Simplicity matters more than features. An enterprise ATS with two hundred configuration options is a liability for a team that does not have a dedicated HR administrator. Small businesses need software that works out of the box and gets smarter the more you use it, not software that requires a manual to operate.
AI needs to be genuinely useful, not decorative. The difference between an AI feature that saves real time and one that generates a score nobody understands is enormous. Small businesses in 2026 are looking for AI that writes job descriptions, matches candidates to roles, suggests interview questions based on the specific position, and helps identify the strongest applicants before a human ever opens a CV.
The Greenhouse Alternative That Is Gaining Traction
One platform that has been getting attention from small and mid-size businesses looking to move away from legacy tools is Talecto. Built specifically to bridge the gap between enterprise capability and small business usability, it has become a genuine Greenhouse alternative for small business teams that need serious recruitment infrastructure without the enterprise price tag.
What makes it stand out is the AI layer. Where most ATS platforms treat AI as an add-on, Talecto was built with AI at the core. Candidates are scored and matched automatically. Interview questions are generated based on the role and the candidate’s background. During live interviews, the system provides real-time assistance to interviewers, suggesting follow-up questions and flagging areas worth exploring. The final recommendation, strong hire, hire, maybe, or no hire, is generated automatically based on the full interview transcript.
For a small business hiring manager who is also running operations, sales, or product, this kind of support changes how hiring feels. It becomes less of a context switch and more of a guided process.
How Recruitment Analytics Help Small Teams Hire Smarter
One of the underappreciated advantages modern ATS platforms offer small businesses is visibility into the hiring process itself. Most small businesses have no idea where their best candidates come from, how long each stage of their pipeline takes, or which job boards are worth the spend.

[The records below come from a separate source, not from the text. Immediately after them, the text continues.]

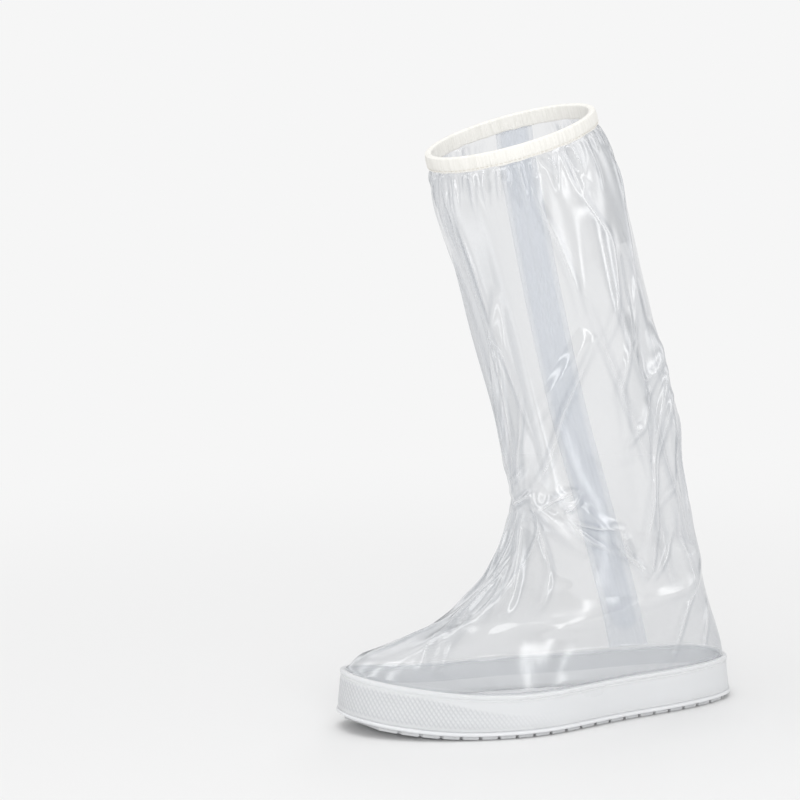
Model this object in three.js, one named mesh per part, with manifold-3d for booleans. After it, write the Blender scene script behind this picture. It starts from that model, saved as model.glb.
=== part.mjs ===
// A knee-high overshoe for the left foot: a clear film boot, gathered into an elastic binding at
// the top, on a moulded sole with a raised wall around the foot. Millimetres, +Z up. The toe points
// to -Y and the outer side of the foot is +X. The origin is on the floor under the sole's middle.
import * as THREE from "three";
import { mergeVertices } from "three/addons/utils/BufferGeometryUtils.js";
import Module from "manifold-3d";

// The sole's outline and how it curves up at the toe.
const soleLength = 312;
const ballWidth = 116;
const heelWidth = 90;
const waistPinch = 2;
const toeInflare = 24;
const toeSpring = 9;

// How full the sole's two ends are: 1 for an ellipse, less for a squarer end.
const toeFullness = 0.84;
const heelFullness = 0.68;

// The outsole: tread bars under a plate with a proud rim.
const treadDepth = 2.6;
const treadInset = 1.6;
const barPitch = 13.5;
const grooveWidth = 2.4;
const chevronAngle = 14;
const plateThickness = 3.6;
const rimProud = 1.3;
const rimThickness = 2.2;

// The wall that is moulded around the foot.
const sidewallHeight = 26;
const sidewallThickness = 2.6;
const sidewallLean = 2.6;
const toeBumperRise = 4.5;
const beadHeight = 3.4;
const beadProud = 0.9;

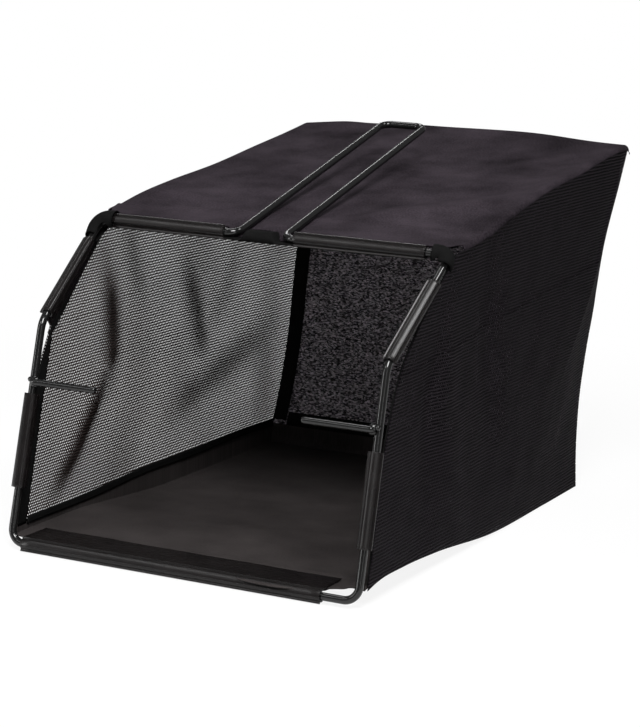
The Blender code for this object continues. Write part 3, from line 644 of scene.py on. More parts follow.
def open_mesh_group():
    """Ribbed net: solid where a row rib or a cross thread lies, and open between them. Each thread is a sine wave
    cut at a level, and a gathered place moves the level so that the threads close up."""
    inputs = {"Row pitch": 0.0022, "Thread pitch": 0.0024, "Gathered": 0.0}
    nodes, given, made = new_group("ribbed net", inputs, ["Alpha", "Height", "Rib"])
    x, y, _ = nodes.split(given["Place"])
    drift = nodes.math("MULTIPLY", nodes.math("SUBTRACT", nodes.noise(given["Place"], 160.0), 0.5), 0.0012)
    place = nodes.math("ADD", y, drift)
    rib = nodes.half_up(nodes.sine(place, given["Row pitch"]))
    row = nodes.math("FLOOR", nodes.math("SUBTRACT", nodes.math("DIVIDE", place, given["Row pitch"]), 0.25))
    step = nodes.math("MULTIPLY", nodes.math("MULTIPLY", row, 0.5), given["Thread pitch"])
    thread = nodes.half_up(nodes.sine(nodes.math("ADD", nodes.math("ADD", x, drift), step), given["Thread pitch"]))
    parts = []
    for value, open_level, shut in ((rib, 0.56, 0.50), (thread, 0.72, 0.60)):
        level = nodes.math("MULTIPLY_ADD", given["Gathered"], -shut, open_level)
        parts.append(nodes.math("MULTIPLY_ADD", nodes.math("SUBTRACT", value, level), 9.0, 0.5, clamp=True))
    nodes.feed(made["Alpha"], nodes.math("MAXIMUM", *parts))
    nodes.feed(made["Height"], nodes.math("MAXIMUM", rib, nodes.math("MULTIPLY", thread, 0.6)))
    nodes.feed(made["Rib"], rib)
    return nodes.tree


def streak_group():
    """Drawing lines along a moulded strip: noise stretched fifty times along its length."""
    nodes, given, made = new_group("drawn streaks", {"Scale": 900.0}, ["Streak"])
    drawn = nodes.add("Mapping", {"Vector": given["Place"], "Scale": (0.02, 1.0, 1.0)}).outputs[0]
    nodes.feed(made["Streak"], nodes.noise(drawn, given["Scale"], 3.0))
    return nodes.tree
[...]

Enterprise companies have had access to this data for years. It is one of the reasons they hire efficiently at scale. Small businesses now have access to the same recruitment analytics software capabilities, and the insight is transformative.
Knowing that seventy percent of your hires in the past year came from LinkedIn while your job board spend was split equally across four platforms is the kind of data that immediately changes budget decisions. Knowing that your average time to hire has increased from three weeks to six weeks over the past quarter tells you something is broken in the process before it becomes a crisis.
For small businesses, this data is not a nice-to-have. In a competitive hiring market where the best candidates have multiple offers within days of applying, speed and efficiency are a genuine competitive advantage.
The Pricing Shift That Is Making This Possible
Part of what is driving small business adoption of more sophisticated ATS platforms is a fundamental shift in how recruitment software is priced.
The legacy model was seat-based or contract-based, meaning you paid for a minimum number of users regardless of how many you actually needed, locked into an annual commitment, with implementation costs on top. For a company hiring sporadically, this model was punishing.
The new generation of platforms has moved toward subscription models that scale with actual usage. You pay for what you use, upgrade when you grow, and cancel when you need to. The risk of trying a new platform is dramatically lower than it was five years ago, which is exactly why more small businesses are willing to make the switch.
What This Means for Small Business Hiring in 2026
The gap between enterprise and small business recruitment technology is closing. The platforms that dominated the market by being the only option for companies that needed serious infrastructure are facing real competition from tools that are faster, more intuitive, more AI-native, and priced for the way small businesses actually operate.
For small business owners and founders evaluating their recruitment stack in 2026, the question is no longer whether you can afford sophisticated hiring software. The question is whether you can afford to keep hiring the slow, manual, spreadsheet-driven way while your competitors fill roles faster with better-fit candidates.
The tools exist. The pricing is accessible. The only thing left is making the switch.